I just did the better not pout stout Recipe. All spices went in at 15 min left on boil. I don't see why you couldn't.
 
Add a dose of spices and pepper during the last two minutes of the boil. If you find you need more, add another dose to the keg.

What are you using for chocolate? If using cocoa powder, add it to the boil with the spices. If using nibs, soak in vodka for a couple weeks and then add the vodka and nibs to the keg. Put the nibs in a hop sack so you can pull them out when the desired level of chocolate is reached.
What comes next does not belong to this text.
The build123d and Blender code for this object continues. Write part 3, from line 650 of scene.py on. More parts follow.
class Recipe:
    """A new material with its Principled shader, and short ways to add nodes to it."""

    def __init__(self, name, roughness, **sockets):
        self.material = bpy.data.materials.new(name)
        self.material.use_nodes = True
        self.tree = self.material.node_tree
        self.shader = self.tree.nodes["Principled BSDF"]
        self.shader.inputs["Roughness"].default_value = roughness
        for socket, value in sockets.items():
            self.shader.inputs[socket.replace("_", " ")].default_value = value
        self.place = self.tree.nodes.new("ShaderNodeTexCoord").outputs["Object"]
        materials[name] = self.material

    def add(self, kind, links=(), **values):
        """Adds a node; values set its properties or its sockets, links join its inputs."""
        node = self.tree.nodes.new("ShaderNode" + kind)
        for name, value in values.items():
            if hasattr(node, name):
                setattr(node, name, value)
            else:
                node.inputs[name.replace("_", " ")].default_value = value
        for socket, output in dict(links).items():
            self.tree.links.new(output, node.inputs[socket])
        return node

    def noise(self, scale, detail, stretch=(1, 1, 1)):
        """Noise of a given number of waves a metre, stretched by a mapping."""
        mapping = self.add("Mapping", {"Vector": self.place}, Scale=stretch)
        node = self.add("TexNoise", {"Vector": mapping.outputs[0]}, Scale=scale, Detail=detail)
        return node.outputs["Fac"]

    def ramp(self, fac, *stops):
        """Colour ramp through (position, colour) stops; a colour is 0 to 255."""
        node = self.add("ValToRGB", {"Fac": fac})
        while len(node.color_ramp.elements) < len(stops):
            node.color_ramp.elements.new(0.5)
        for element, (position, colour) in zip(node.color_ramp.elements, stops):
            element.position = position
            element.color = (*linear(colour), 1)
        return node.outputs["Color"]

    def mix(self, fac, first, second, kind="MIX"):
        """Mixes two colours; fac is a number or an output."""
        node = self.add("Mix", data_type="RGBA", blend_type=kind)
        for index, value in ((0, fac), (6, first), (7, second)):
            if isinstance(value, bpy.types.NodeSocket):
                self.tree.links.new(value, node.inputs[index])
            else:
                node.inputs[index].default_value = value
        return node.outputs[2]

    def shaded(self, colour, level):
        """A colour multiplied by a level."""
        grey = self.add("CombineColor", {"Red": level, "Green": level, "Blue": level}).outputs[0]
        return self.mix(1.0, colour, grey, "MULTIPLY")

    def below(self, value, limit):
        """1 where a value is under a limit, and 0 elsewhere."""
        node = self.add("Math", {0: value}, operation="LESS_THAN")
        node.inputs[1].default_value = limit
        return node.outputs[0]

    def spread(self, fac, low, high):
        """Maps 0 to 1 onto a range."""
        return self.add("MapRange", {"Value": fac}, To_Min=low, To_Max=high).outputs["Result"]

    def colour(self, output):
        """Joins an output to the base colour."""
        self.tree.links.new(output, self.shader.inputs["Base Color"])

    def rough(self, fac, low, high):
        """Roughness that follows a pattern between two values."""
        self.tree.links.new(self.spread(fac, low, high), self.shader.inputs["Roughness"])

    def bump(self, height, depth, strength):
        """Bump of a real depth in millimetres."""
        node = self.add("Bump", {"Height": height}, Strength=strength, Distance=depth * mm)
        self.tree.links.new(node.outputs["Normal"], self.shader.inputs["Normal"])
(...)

I definitely wouldn't secondary this beer.
 
I like the idea of adding everything to the boil so all the flavors could start blending together as soon as possible. Ill just stick to the recommended amount's and add them to the boil, pull a sample after fermentation has slowed and add more if needed. Would there be much of a difference to make a tincture with bourbon instead of vodka other than the spirit taste itself? I'm assuming Vodka leads to a cleaner taste of whatever flavor your trying to extract and bourbon would have will...a bourbon flavor along with it?
 
Would there be much of a difference to make a tincture with bourbon instead of vodka other than the spirit taste itself? I'm assuming Vodka leads to a cleaner taste of whatever flavor your trying to extract and bourbon would have will...a bourbon flavor along with it?

Exactly right. Vodka will impart no taste, while bourbon will. Both will extract the flavor from whatever you are soaking in it, so if you also want some bourbon flavor, use bourbon instead.
 
I've found that adding cocoa powder gives you a grainy mouthfeel. Kinda like nestle quik powder in a glass of chocolate milk. I'd use the nibs as suggested above.